Other prominent contemporary examples of death sentences threatened or issued for apostasy include Salman Rushdie, who was condemned to death in 1989 by Ayatollah Khomeini, (ruler of Iran at the time) for his book The Satanic Verses; and Abdul Rahman, an Afghan convert to Christianity who was arrested and jailed on the charge of rejecting Islam" in 2006 but later released as mentally incompetent.
Ayatollah Khomeini once delivered a notorious rebuke to the Islam-is-a-religion-of-peace crowd: "Those who know nothing of Islam pretend that Islam counsels against war. Those [who say this] are witless. Islam says: Kill all the unbelievers just as they would kill you all! Does this mean that Muslims should sit back until they are devoured by [the unbelievers]? Islam says: Kill them, put them to the sword and scatter [their armies].... Islam says: Whatever good there is exists thanks to the sword and in the shadow of the sword! People cannot be made obedient except with the sword! The sword is the key to Paradise, which can be opened only for the Holy Warriors! There are hundreds of other [Qur'anic] psalms and Hadiths [sayings of the Prophet] urging Muslims to value war and to fight. Does all this mean that Islam is a religion that prevents men from waging war? I spit upon those foolish souls who make such a claim."

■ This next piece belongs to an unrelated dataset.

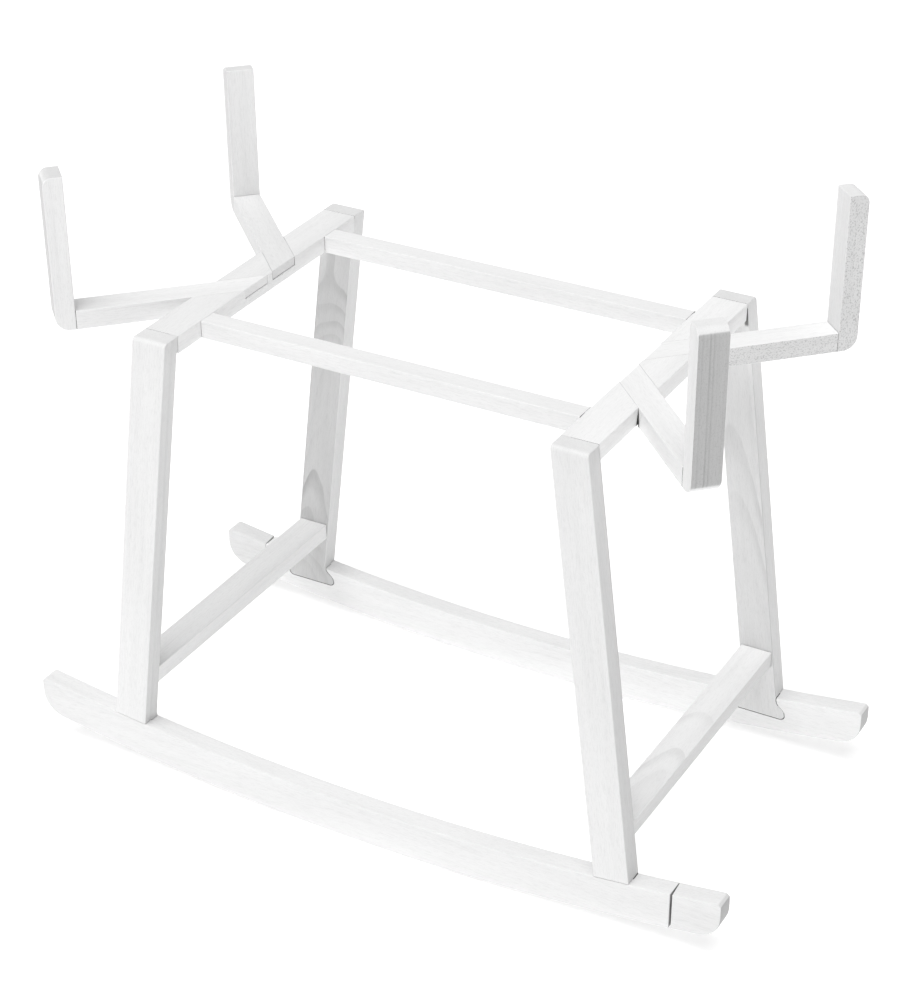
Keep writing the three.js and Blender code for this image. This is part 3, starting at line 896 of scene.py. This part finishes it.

The attack on one Ehsan Jami, chairman of the committee for ex-Muslims and Labour councilor in Leidschendam-Voorburg, caused an outcry in the Netherlands, where the November 2004 murder of Theo Van Gogh, a filmmaker critical of Islam, by a Dutch-Moroccan Muslim militant led to an anti-Muslim backlash and exposed social tensions.
"Allah sees the death penalty as fitting for those who no longer believe," Government Minister Geert Wilders wrote, adding this view had fuelled the attack on Jami, now under police protection. The Muslim holy book should be banned from sale, from use in mosques and private households, Wilders added. He also campaigned to ban Muslim face veils, ban the building of new mosques and halt all Muslim immigration.